Throughout the world, scholars have counted and cataloged about 6,300 manuscripts of all or portions of the Hebrew Old Testament. Textual scholars of the Hebrew Scriptures, for the longest time, had to be content with Hebrew manuscripts that only went back to the tenth century CE. This, of course, meant that the Hebrew Old Testament was about 1,400 hundred years removed from the last book that had been penned. This, then, always left the question of the trustworthiness of those copies. However, all of that changed in 1947, in the area of the Dead Sea, there was discovered a scroll of the book of Isaiah. In following years more of these precious scrolls of the Hebrew Scriptures were found as caves in the Dead Sea area yielded an enormous amount of manuscripts that had been concealed for almost 1,900 years. Specialists in the area of paleography have now dated some of these as far back as the third and second centuries BCE. The Dead Sea Scrolls as they have become known vindicated the trust that had been placed in the Masoretic texts that we have possessed all along. A comparative study of the approximately 6,000 manuscripts of the Hebrew Scriptures gives a sound basis for establishing the Hebrew text and reveals faithfulness in the transmission of the text. We have sill in existence many versions of the Old Testament, for instance, the Greek Septuagint, Aramaic Targums, the Syriac Peshitta, and the Latin Vulgate) were made directly from the Hebrew Old Testament.

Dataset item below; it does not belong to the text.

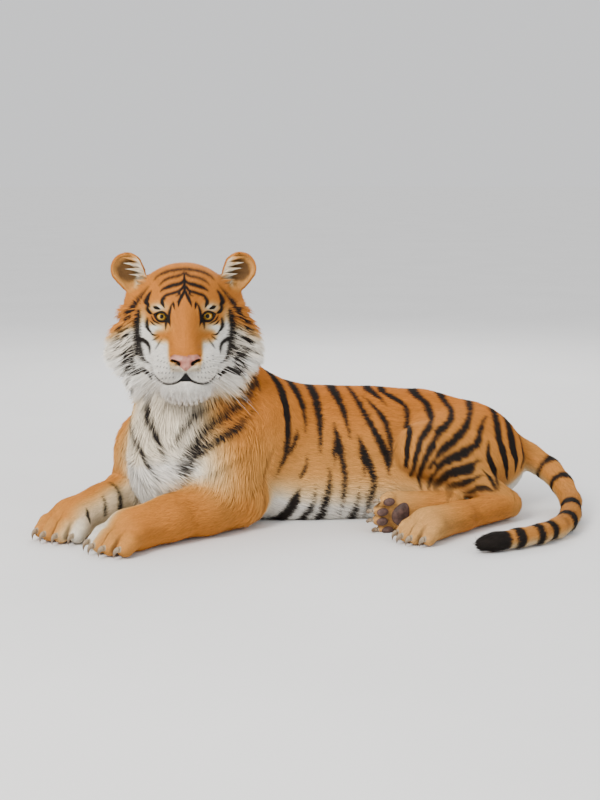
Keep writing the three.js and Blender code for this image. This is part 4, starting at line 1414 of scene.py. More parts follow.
def rooted(count, density, rng):
    """Places spread over the skin, more of them where the density is higher."""
    body = skin()
    a, b, c = (body.triangles[:, i] for i in range(3))
    p = body.points
    area = np.linalg.norm(np.cross(p[b] - p[a], p[c] - p[a]), axis=1)
    weight = area * (density[a] + density[b] + density[c])
    ends = np.cumsum(weight)
    chosen = np.searchsorted(ends, (np.arange(count) + rng.random(count)) / count * ends[-1])
    chosen = np.minimum(chosen, len(a) - 1)
    r, s = np.sqrt(rng.random(count)), rng.random(count)
    share_of = np.stack([1 - r, r * (1 - s), r * s], axis=1)
    corners = body.triangles[chosen]
    roots = np.einsum("ij,ijk->ik", share_of, p[corners])
    normals = unit_rows(np.einsum("ij,ijk->ik", share_of, body.normals[corners]))
    return roots, normals


def grown(count, density, rng, spread=0.16, longer=1.0):
    """Tufts rooted on the skin, each lying along it the way the hair lies there."""
    roots, normals = rooted(count, density, rng)
    where = places(roots)
    lie = hair_lie(roots, where)
    lie = unit_rows(lie - normals * (lie * normals).sum(1, keepdims=True))
    across = np.cross(lie, normals)
    wave = value_noise(roots, 38, 11) * 0.22 + rng.normal(0, spread, count)
    lie = unit_rows(lie + across * wave[:, None])
    lengths = coat_length(where) * longer * rng.uniform(0.78, 1.2, count)
    widths = (0.75 + 0.062 * lengths) * rng.uniform(0.8, 1.2, count)
    return Tufts(roots, normals, lie, lengths, widths, where)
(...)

Setting aside the critics of the Bible, what Jesus had to say about the Hebrew Scriptures, confirms for the Christians the integrity of the Old Testament. Jesus said, “And as for the dead being raised, have you not read in the book of Moses, in the passage about the bush, how God spoke to him, saying, ‘I am the God of Abraham, and the God of Isaac, and the God of Jacob’”? (Mark 12:26) Jesus also said, “Has not Moses given you the law? Yet none of you keeps the law. Why are you seeking to kill me?” (John 7:19) Moreover, Jesus’ reference to the entirety of the Hebrew Old Testament confirms its integrity, “And he said to them, ‘These are my words that I spoke to you while I was still with you, that all things which are written about me in the law of Moses and the Prophets and the Psalms must be fulfilled.’”—Luke 24:44.
Isaiah 40:8 Updated American Standard Version (UASV)
8 The grass withers, the flower fades,
but the word of our God will stand forever.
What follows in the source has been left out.